Preferred: Capital Planning and Management
While not always a requirement, it is ideal for an HOA to have professional management assistance. Banks want to know that the association is under the guidance of a professional with experience in capital planning and managing capital funds. Associations with a professionally prepared reserve study also have a higher chance of approval.
Can All HOAs Get a Loan?
State laws and an association’s governing documents should determine an HOA’s authority to borrow money. In California, for instance, Section 7140(I) of the Corporations Code outlines this. An HOA’s CC&Rs and bylaws may also contain provisions regarding loans.
Whether or not all HOAs are qualified to obtain a loan depends on the case. To gain access to funding, associations should meet the HOA loan requirements of their lending institution.
How Long Does the HOA Loan Process Take?
From application to loan closing, homeowners associations should expect the loan process to take about six months. However, several factors can affect the timing. These include state regulations and the adequacy of required documents. Reviewing the requirements takes time, so if an HOA has some missing documents or information, it can set the process back.

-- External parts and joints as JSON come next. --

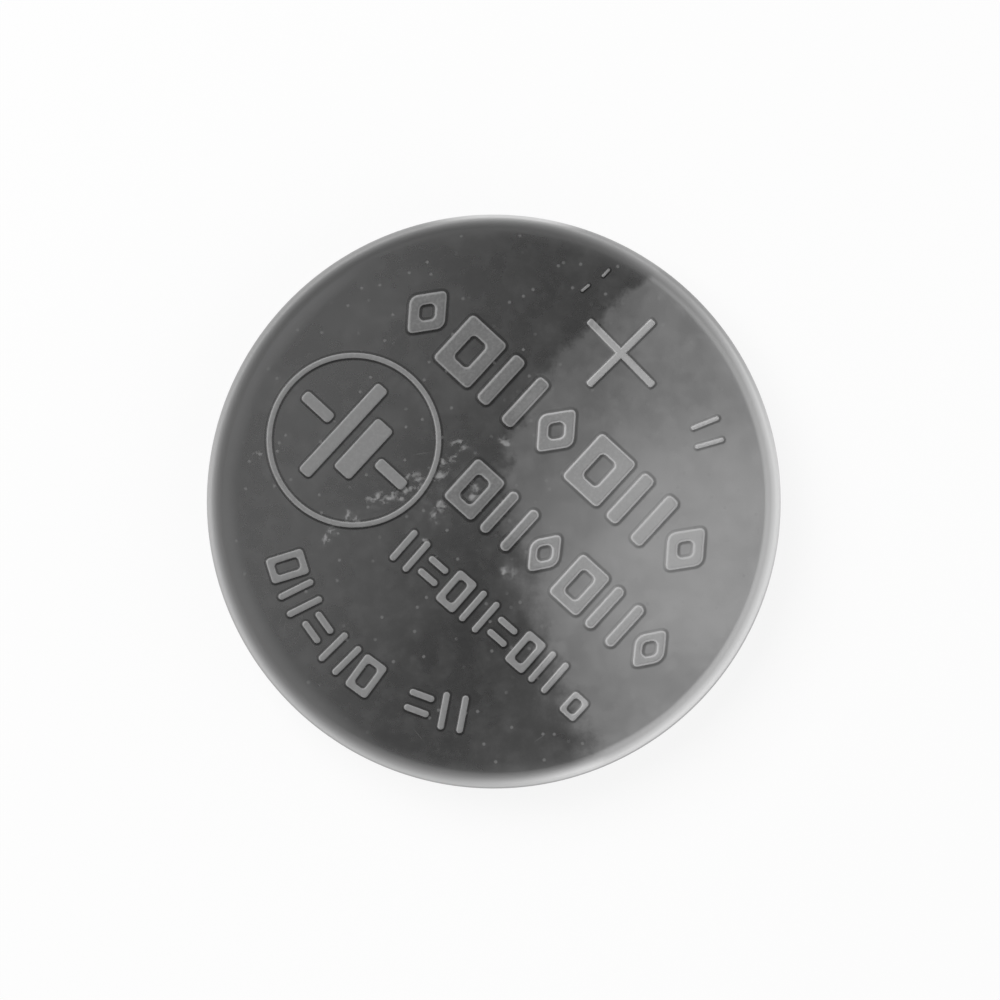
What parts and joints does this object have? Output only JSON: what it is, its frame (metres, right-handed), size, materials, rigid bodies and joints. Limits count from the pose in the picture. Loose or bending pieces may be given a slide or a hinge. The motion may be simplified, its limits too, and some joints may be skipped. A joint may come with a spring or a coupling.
{
  "type": "lithium coin cell",
  "caption": "Flat round lithium coin cell: pressed steel can crimped over a moulded gasket and a raised negative cap, with the electrode stack sealed inside.",
  "frame": {"origin": "centre of the negative face, on the surface that the cell lies on", "axes": "+Z out of the positive face, square to both faces; +X to the right in the picture and +Y to its top"},
  "size_m": [0.02, 0.02, 0.0025],
  "materials": {
    "can_steel": "nickel plated steel, pressed, lightly scuffed",
    "cap_steel": "nickel plated steel, satin",
    "gasket_plastic": "moulded polypropylene, milky",
    "lithium_metal": "soft metal foil, cut",
    "separator_felt": "nonwoven polypropylene felt",
    "cathode_powder": "pressed manganese dioxide powder",
    "grid_steel": "expanded stainless steel sheet"
  },
  "bodies": {
    "root": {"positive_can": "can_steel", "negative_cap": "cap_steel", "sealing_gasket": "gasket_plastic", "lithium_disc": "lithium_metal", "separator": "separator_felt", "cathode_pellet": "cathode_powder", "collector_grid": "grid_steel"}
  },
  "joints": []
}
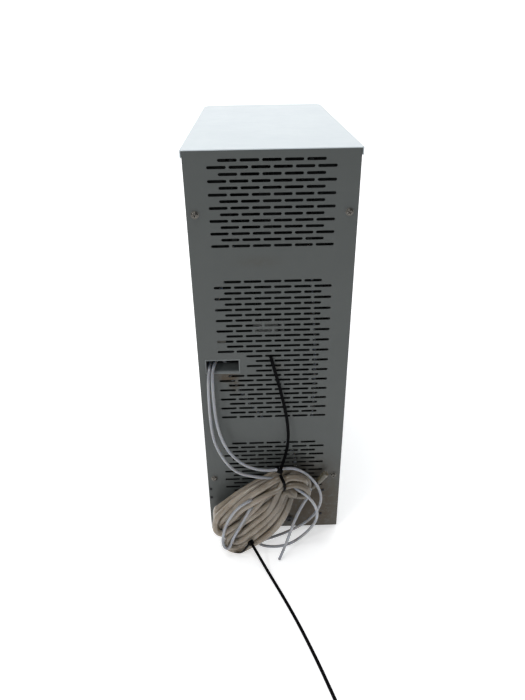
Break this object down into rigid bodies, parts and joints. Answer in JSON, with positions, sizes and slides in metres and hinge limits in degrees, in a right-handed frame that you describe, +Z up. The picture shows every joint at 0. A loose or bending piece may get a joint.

Can a Bank Deny an HOA Loan?
In a word, yes. Banks and lending institutions do have the option to deny an HOA loan. An association must meet the requirements and qualifications of the bank to ensure its application is accepted. Some banks allow denied HOAs to correct their applications and submit additional documents for reconsideration.
The Importance of HOA Loan Assistance
Homeowners associations don’t have to go through loan applications alone. Some services offer assistance when it comes to applying for a loan. Such services help associations understand the types of loans, complete forms, gather essential documents, look for the best rates and terms, and connect them with the appropriate lending institutions.
An HOA loan assistance service can lighten the burden of loan applications on the HOA board. It is a good option for communities where board members have little experience working with HOA loans. After all, there are many different types, and even just beginning to understand them can prove challenging.
Get Help to be Better Prepared
There are several HOA loan requirements to take into consideration. Although not all banks have the exact requirements, they have similar ones. As such, board members should make preparations before applying for a loan. A good alternative is to hire a professional service for HOA loan assistance.